Line-up: Lindsey Leven (vocals, keyboard), Guto Pryce (bass, production), Gid Goundrey (guitar)
Sounds like: A rainforest shower in a melty psychotropic paradise
Current release: All Good Wishes is out now via ELK Records
Website: www.gulpgulp.co.uk
To help further the cause of up and coming new progressive music, each week we'll be bringing you one of the current issue's Limelight acts, complete with music to listen to. Remember, today's progressive music comes in all manner of guises, and it's important to support the grass roots of prog...
“Um, The Orb?” offers Guto Pryce after a few minutes of traversing the recesses of his mind. “You know The Orb? That’s pretty proggy. Good 20-minute soundscape. I dunno if that could be described as prog? I’m definitely into that…”
The Welsh musician, best known as the bassist with psychedelic indie pioneers Super Furry Animals, is attempting to uncover the progressive influences behind Gulp, the brilliant under-the-radar duo he shares with his wife Lindsey Leven (or trio, if you include guitarist Gid Goundrey). Together they make mini‑kaleidoscopic kraut-pop masterpieces that swirl around the memory and whisper influences that should make you happy: Giorgio Moroder, The Velvet Underground, Nancy & Lee…
“Punk rock, my first love, kinda spat all over prog, which probably put me off it,” admits Pryce. “But I do admire anyone who wears a cape.”
He ruminates further and adds: “I’m actually beginning to come round to the idea that prog was more punk rock than punk. It’s a real fuck you saying, ‘I’m going to play this song for 20 minutes in a cape to a stadium full of people.’”

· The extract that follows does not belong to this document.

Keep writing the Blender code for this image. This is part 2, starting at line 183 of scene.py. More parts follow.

Prog is a broad church, loving and inclusive, and Gulp’s psych, folk and krautrock-inflected sonic landscapes fit the ticket, even if Pryce is struggling to find his place in it all. “The tracks usually start at about 10 minutes and then we sculpt them down into a pop song,” he adds helpfully. “We listened to a lot of Donna Summer records in the studio – just for the repetitiveness – and although we try to keep our songs down to three-and-a-half minutes, we also like the idea they can be 10 minutes as well.”

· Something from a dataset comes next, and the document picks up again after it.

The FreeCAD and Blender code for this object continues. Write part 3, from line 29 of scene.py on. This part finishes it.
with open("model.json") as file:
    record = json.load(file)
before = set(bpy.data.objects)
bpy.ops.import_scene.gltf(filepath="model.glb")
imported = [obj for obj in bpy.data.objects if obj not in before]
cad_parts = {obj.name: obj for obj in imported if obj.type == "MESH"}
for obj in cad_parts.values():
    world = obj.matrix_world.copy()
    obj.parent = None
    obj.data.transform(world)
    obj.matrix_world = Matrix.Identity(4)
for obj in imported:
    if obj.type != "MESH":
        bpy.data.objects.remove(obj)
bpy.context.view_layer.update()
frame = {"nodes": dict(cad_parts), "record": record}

Gulp’s first album Season Sun arrived in 2014, and much has changed between then and now, as second album All Good Wishes hits shops. Pryce and Leven have upped sticks from the former’s native Cardiff to the East Coast of Scotland, which Pryce describes as “drier” with “different light” and “more progressive politics”. Gulp are not a political band, he says, with their music more an antidote to the present horror show of British public life: “We do preach love and tolerance and beauty, which is probably becoming political. I think our music is about escapism with a dreamlike, otherworldly quality.”
Another big change for Pryce and Leven came with the birth of a baby. The infant is just seven weeks old when we chat on the phone, and Pryce says he’s started “getting into high-pitched xylophone music” à la Rockabye Baby. The arrival will delay any touring for now, and Pryce suggests that family life may delay further any prospect of a new Super Furries’ album.
“We may do some more touring,” he says. “Making an album is such an intense experience. Everybody in the band has families now and we can’t go to the studio for three months and just live on wine and olives. It’s just not practical. Furries may yet find a way of making a record that fits into all our lives.”